National accreditors agree that professional designers are accountable primarily for serving the public good and protecting our environment. The National Architectural Accrediting Board (NAAB) sets “educational quality assurance standards to enhance the value, relevance, and effectiveness of the architectural profession,” and to verify through external quality reviews that each accredited program substantially meets those standards.” The National Council of Architectural Registration Boards licenses graduates of NAAB-accredited schools after they complete practice-based internships, and rigorous tests are combined to assure that newly licensed architects are prepared “to protect the health, safety, and welfare of the public.”

Singular, Western-generated theories such as Modernism, Semiotics, Postmodernism, New Urbanism, Deconstructivism, Poststructuralism, or Minimalism have rarely directly addressed diverse clients’ site-specific needs. Such theories have also been disconnected from the public accountability and environmental consciousness that derive from actual field experience.

In contrast, pragmatically based design empiricism arises from within the stated needs of the end user. Our best designers learn to craft exquisite objects and spaces through the direct experience of modeling, scaling, making, reflecting, managing, and accepting the consequences of success and failure for real clients.
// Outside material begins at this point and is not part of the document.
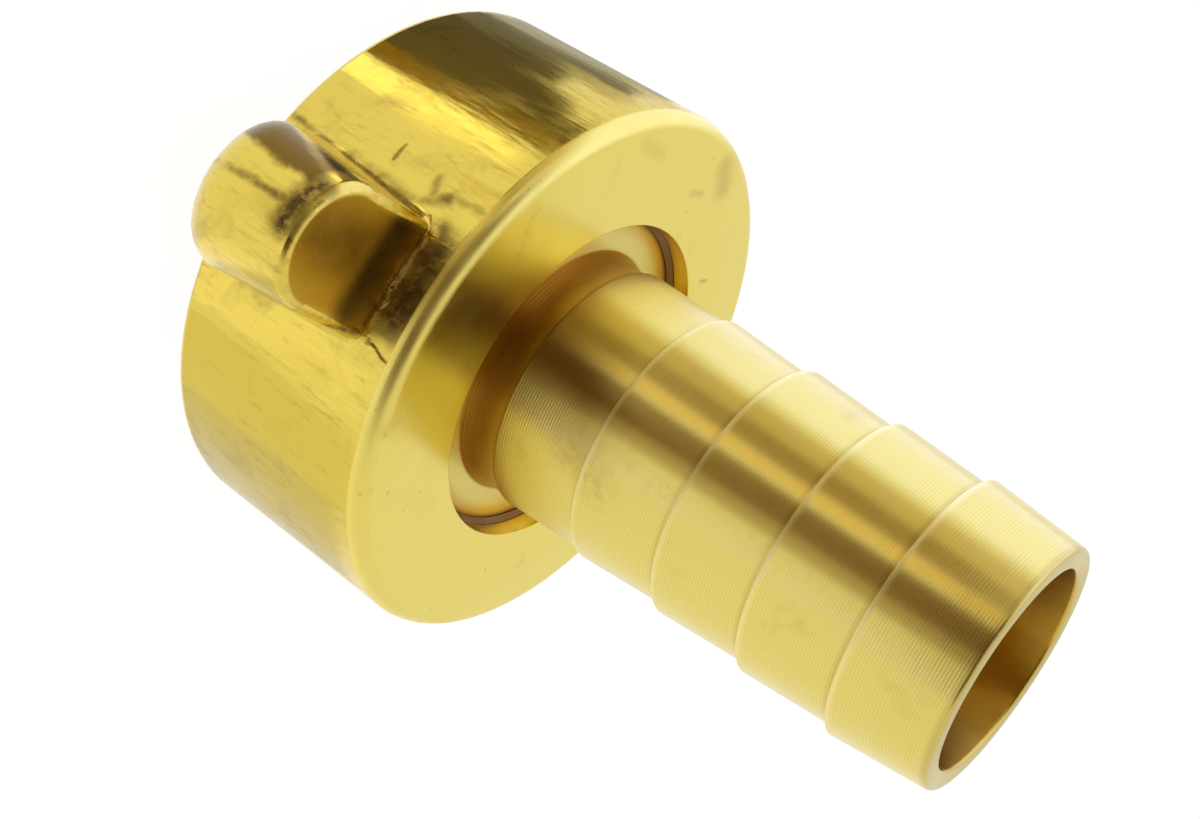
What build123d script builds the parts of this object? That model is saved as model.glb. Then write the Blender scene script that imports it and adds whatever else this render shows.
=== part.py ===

Fifteen years ago, Ernest Boyer’s and Lee Mitgang’s Carnegie Foundation–funded Building Community—A New Future for Architecture Education and Practice argued for education that taught “building to beautify; building for human needs; building for urban spaces; and preserving the planet … [and providing] stewardship for the physical environment.” The report recommended a diversity of approaches to architectural education, with “greater recognition to professional and civic service—the scholarship of application.”

Accreditors, it was recommended, should support the upholding of rigorous educational standards without narrow standardization, focused on the discovery, integration, application, and sharing of knowledge. Academics unified with practitioners would join in teaching the same values: competence, caring, and civic activism.

Professional education would link a flexible, integrated liberal-arts curriculum to pragmatic lifelong learning. Inclusive, open, tolerant curricula would teach theory—but not be dominated by theoretical constructs. All schools of architecture would then evaluate themselves as communities of learning.

Over the past decade, socially conscious students and activist faculty have begun to achieve these goals. Students influenced by Hurricane Katrina and the earthquake in Haiti are working in empirical contexts to reverse the degradation of our ecosphere. Cross-disciplinary, student-based initiatives are changing design schools from within, just as economic, managerial, and cultural pressures are changing educational expectations from outside the academy.

Enhanced practice-based initiatives are transforming schools through pro bono work. They are inspired by Public Architecture, the Rural Studio, community design centers, Cameron Sinclair and Architecture for Humanity’s global projects, Habitat for Humanity, the Solar Decathlon, and other hands-on learning initiatives often coordinated by digitally networked non-architects. Leading architectural publications have connected with this changing perception of the architect’s role by countering the tendency to present glamorous unpopulated images of buildings and interiors as sculptures, and instead showing floor and site plans, and functional spaces designed in collaboration with and occupied by end-users.

What, ultimately, is the case for multidisciplinary, hands-on learning? Empiricism shifts schools’ emphasis away from the education of artistic theorists and back toward a view of the architect as a socially conscious and technically proficient master builder. Cognitive and neuroscience studies indicate that experiential learning encodes and reinforces human spatial memory in ways that encourage the learner to pay closer attention to the world around one’s self. Evidence-based design models holistic systems of design and project delivery, and meets specific client needs for clear performance-based outcomes, particularly in situations where health, safety, and well-being are concerned.

Practice-based learning enables students and emerging professionals to overcome the technological and cultural failures of modernist design while empathetically meeting specific client needs. Many of these initiatives are linked to outcomes-based learning—for example, “cradle to cradle” assessments of sustainable designs, life-cycle costing, and post-occupancy analysis.

Experiential learning combines functionality with creative delight and is no longer deemed subservient to teaching impenetrable theories. Collaborative, empirical practice today is more than just the latest theory: It is the essence of how both mainstream and innovative architects can best serve their clients and society.